After a couple hours of this, I felt groggy. Actually, it was more like a zombie trance. I moved slowly to the bathroom and saw that my eyes were glazed over and my mouth was slightly open. I told myself (1) I was glad to be alive, and (2) I’m glad I don’t live in São Paulo.
I called up Peter Feingold, the general manager of Videoroom. He remembered the train accident the most. “That’s the worst one,” he said. “It was just an amazing thing to see. You speculate on what might happen and you’re thinking, oh, you’re watching this woman crossing the tracks, oh, no, no, she shouldn’t do that, and then until you see the visual part of it, it doesn’t really impact.”
What went through his mind?
“I thought, I’m glad I’m not that stupid, to cross a train track like that.”

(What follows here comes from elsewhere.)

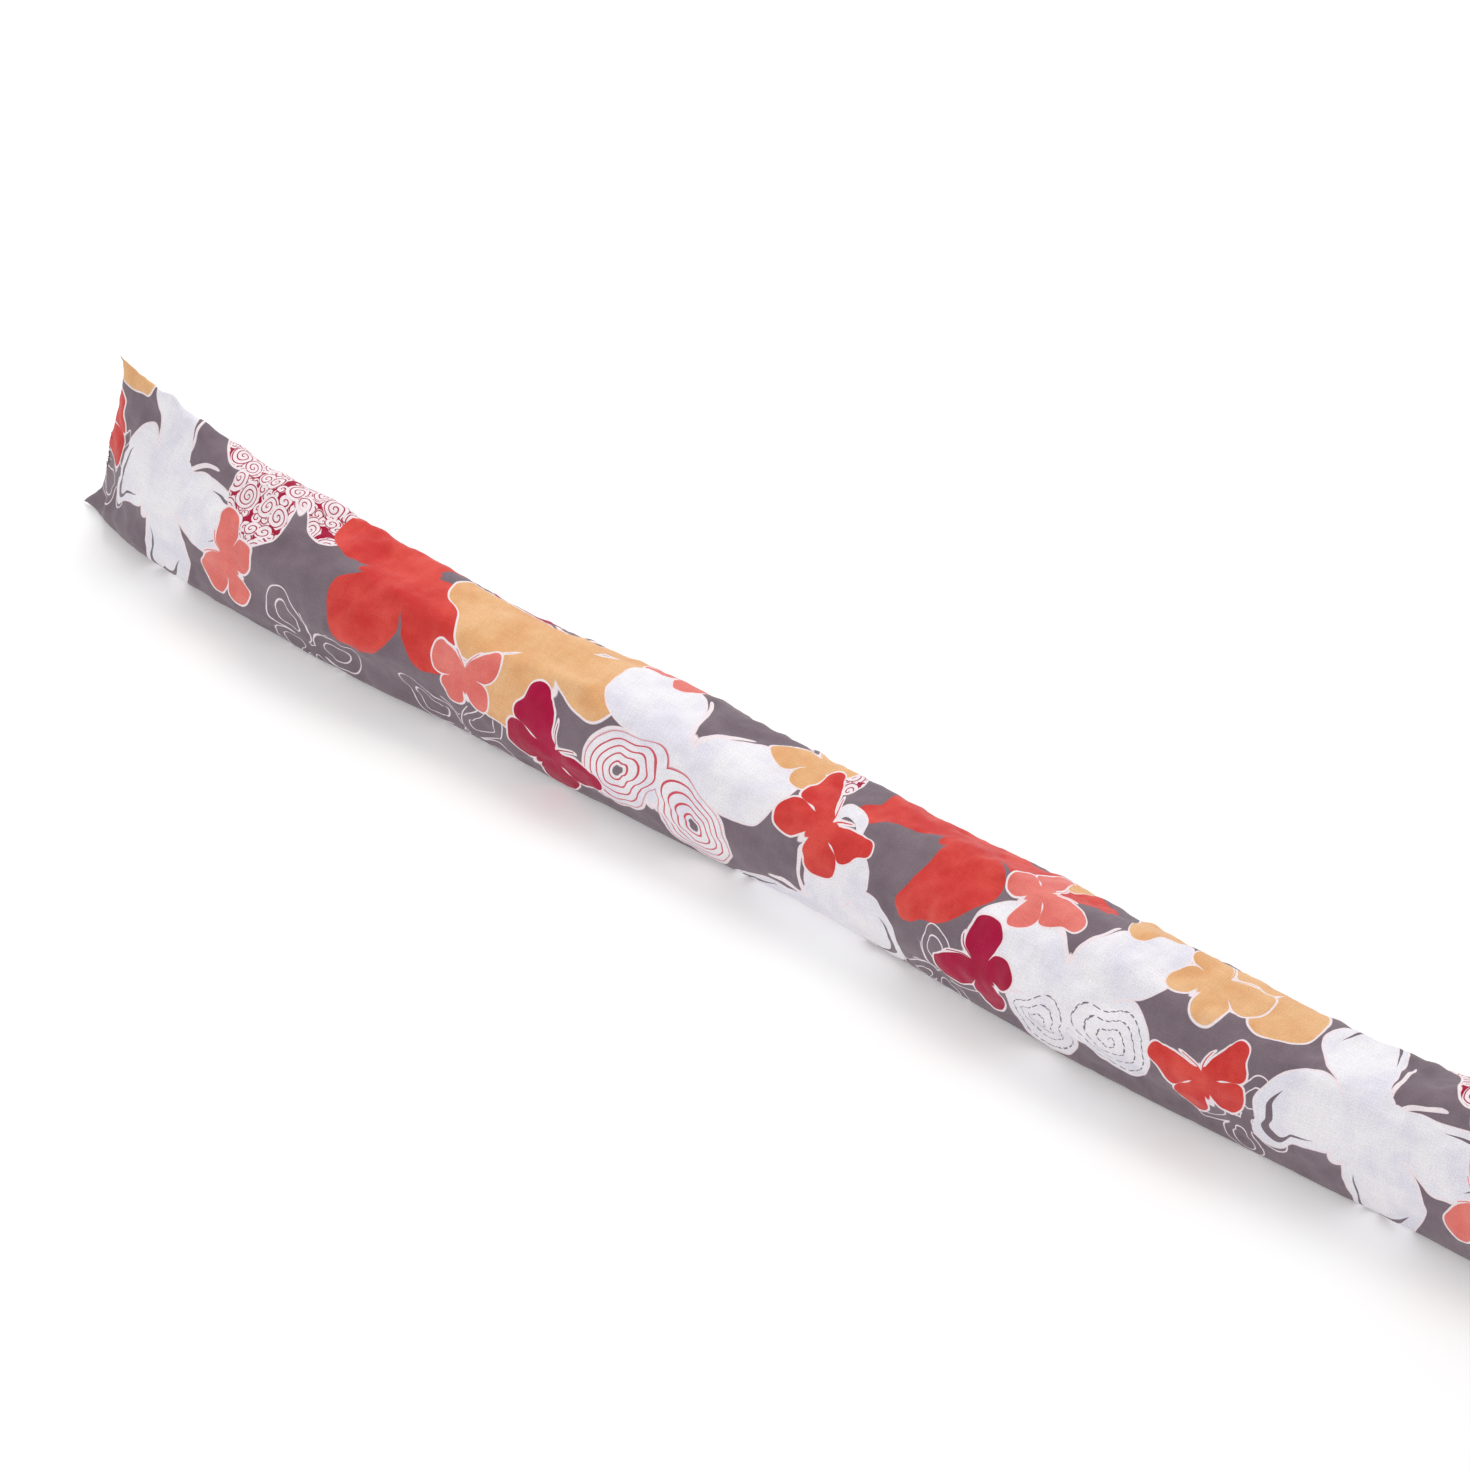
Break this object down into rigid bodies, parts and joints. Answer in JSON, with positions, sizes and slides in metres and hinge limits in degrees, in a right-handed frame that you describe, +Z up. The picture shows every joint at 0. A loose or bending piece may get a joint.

So who watches these tapes, besides video store dudes?
“It’s the type of thing late teenagers are looking for, just for that shock value,” Mr. Feingold said. “Your teenagers or your Jerry Springer fans, basically.”
Banned From Television , he said, had been rented about 30 times in the past year.
“I think that these things are produced in an effort to, as bad as this may sound, cater to the ignorant or to those who are interested in seeing such extreme violence. There’s a certain mentality of people who just want to see violence, death, regardless, for nothing more than the shock value.”
The store has its share of suspicious members.
“Occasionally, we’ll get someone calling up looking for snuff movies, which obviously are nowhere to be found. You know, a customer [who]’s going to rent Happiness 10 or 11 times in a course of a month will lead you to be concerned about what they might be doing elsewhere.”
Does Mr. Feingold recommend Banned From Television ?
“No, I wouldn’t personally advise anyone to watch it, unless it was for the complete humor aspect of it, but otherwise I don’t find it having any redeeming value.”